In yet a further embodiment, the present invention relates to a method for preparing an emulsion comprising an oxygen scavenging polymer, water, and a surfactant, the method comprising providing water, the surfactant, monomeric components of the oxygen scavenging polymer, and a free radical initiator; forming a first emulsion comprising water, the free radical initiator, and the surfactant; adding the monomeric components to the first emulsion; and polymerizing the monomeric components at a temperature at least about 70xc2x0 C. for about 2-6 hr, to form the emulsion comprising an oxygen scavenging polymer, water, and a surfactant. The oxygen scavenging polymer may be branched or crosslinked.
In still a further embodiment, the present invention relates to a method of forming an oxygen scavenging packaging article, comprising providing a packaging article; applying an emulsion comprising an oxygen scavenging polymer, water, and a surfactant at least one surface of the packaging article, to form an emulsion-coated surface; and evaporating water from the emulsion-coated surface, to form the oxygen scavenging packaging article. The oxygen scavenging polymer may be branched or crosslinked.

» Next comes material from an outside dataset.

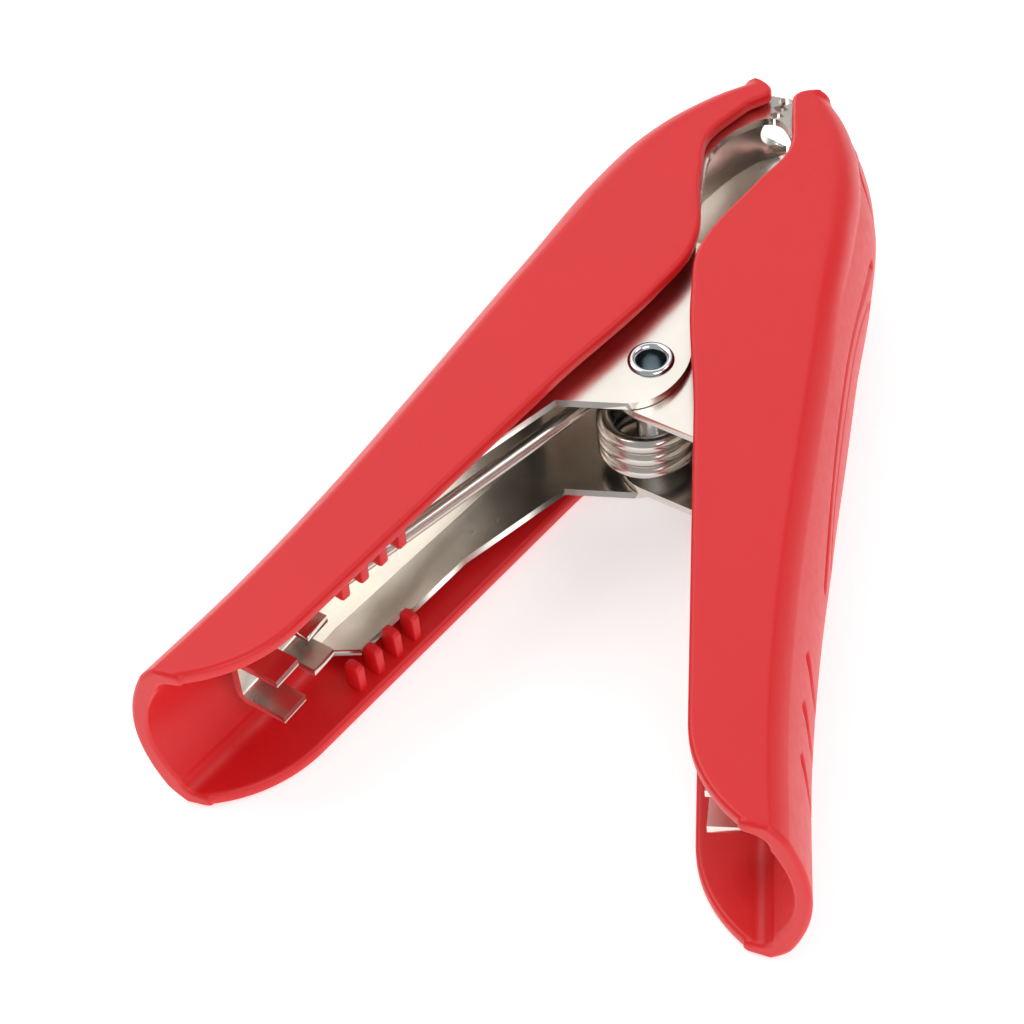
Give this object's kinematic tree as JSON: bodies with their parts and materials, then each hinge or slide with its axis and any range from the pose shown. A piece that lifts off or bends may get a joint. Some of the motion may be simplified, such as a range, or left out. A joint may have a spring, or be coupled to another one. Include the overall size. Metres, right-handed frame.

In yet an additional embodiment, the present invention relates to a method of forming an oxygen scavenging packaging article comprising two adhered surfaces, comprising providing a packaging article comprising two surfaces which are desired to be adhered; applying an emulsion comprising an oxygen scavenging polymer, water, and a surfactant to at least one of the two surfaces of the packaging article, to form an emulsion-coated surface; contacting the two surfaces which are desired to be adhered; and evaporating water from the emulsion-coated surface, to adhere the two surfaces and form the oxygen scavenging packaging article. The oxygen scavenging polymer may be branched or crosslinked.
The present invention provides a formulation of an oxygen scavenging polymer other than a solid formulation. The present invention also provides a method of forming an oxygen scavenging polymer via free-radical-based polymerization. Further, organic solvent is not required in the production of the oxygen scavenging polymer.